With school out, kids are roaming the house at all hours, shedding clothes like peanut shells at the ballpark. The demands for food, rides, cash, sleepovers, upgrades, apps, and—strangely—privacy are incessant. My reverence for the teaching profession is renewed. (Although I’m not sure how many kids interrupt their teacher at his or her desk to call their cell phone because they can’t find it—but still.) Suffice it to say, the house is bustling. I say this because it only emphasizes the stupidity of my idea.
On a normal day, during a normal week, kids in school, husband at work, it would have been a reach. But now? Mid-June with the inmates running the asylum? It was preposterous. I don’t know what possessed me. Maybe it was the challenge. Maybe it was the darn book that’s keeping me up until all hours of the night (Luminaries by Eleanor Catton). Whatever the reason, I wanted to take a nap.

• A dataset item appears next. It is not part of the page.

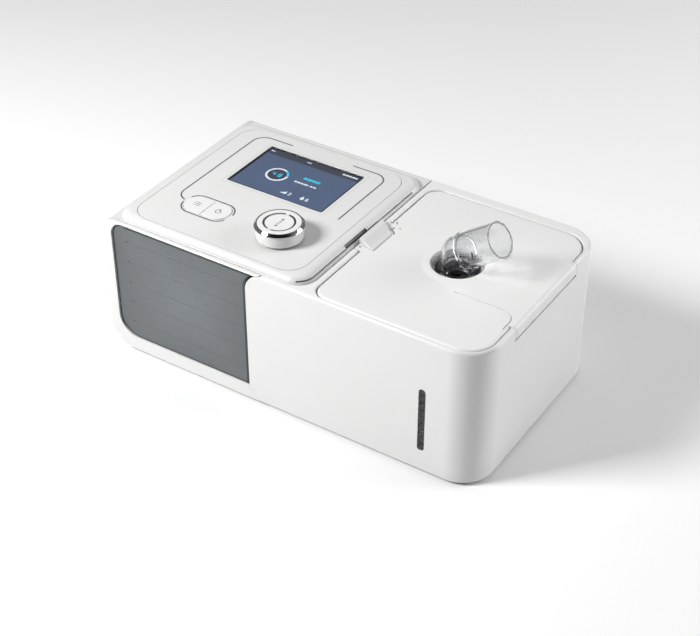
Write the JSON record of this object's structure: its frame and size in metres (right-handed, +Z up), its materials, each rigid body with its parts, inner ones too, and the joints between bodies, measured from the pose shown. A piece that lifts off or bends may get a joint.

Now, either you’re a napper or you’re not. If you are not, I highly suggest that you try it. There’s something about a nap that’s liberating. It’s a freebie. Because it’s not mandatory, there’s no pressure. Second, if you fall asleep, great; if not, no harm no foul. It’s just a nice, quiet moment—all positive, no negative. It’s like being at a bar with your friends and that lurky guy with the comb-over doesn’t ask you to dance. But I digress. Where were we? Ah yes, my nap.
I slinked back to my room and gently closed the door. I walked to the bed, pausing at each creaky floorboard like a burglar. Agile, quick and focused I climbed into bed, set my phone to vibrate and switched off the light. Ahhh. So calm, so peaceful...wait for it.
Mom! Where’s my backpack?
Why do you need your backpack?
Now, you may wisely be wondering why I would ask a follow up question. I guess something struck me as odd. I mean, this is a kid who barely used his backpack when school was in session. Why the sudden urgency now?
I want to burn my notebooks in the fire pit.
It’s in the laundry room.
Back to the nap. The air cleaner hummed, a lawn mower grumbled in the distance. The wind picked up. It was quiet—too quiet.
Mom! There’s no food!
Now, I find this complaint particularly amusing. I can assure you, whatever else may be lacking in my house, there most definitely is food.
There’s tons of food.
I believe it’s comedian Louie C.K. who uses the expression, 'first-world starving.' Clearly, we have a case of that here. And, you know how the first few rocks fall, then comes the avalanche?
There’s a bee in my room!
Cranky took my charger!
Who deleted Awkward?!
Punch is in my room!
Pebbles ate a chicken leg!
Whiny threw his phone at my head!
Pebbles threw up a chicken leg!
Someone’s at the door!
Pebbles ate the chicken leg again!
After a while, it all became a blur. I think you can see how this all played out. My senior quote in my college yearbook was an observation by a renowned Manhattan attorney, “All great men take naps.” One day, I hope to be great.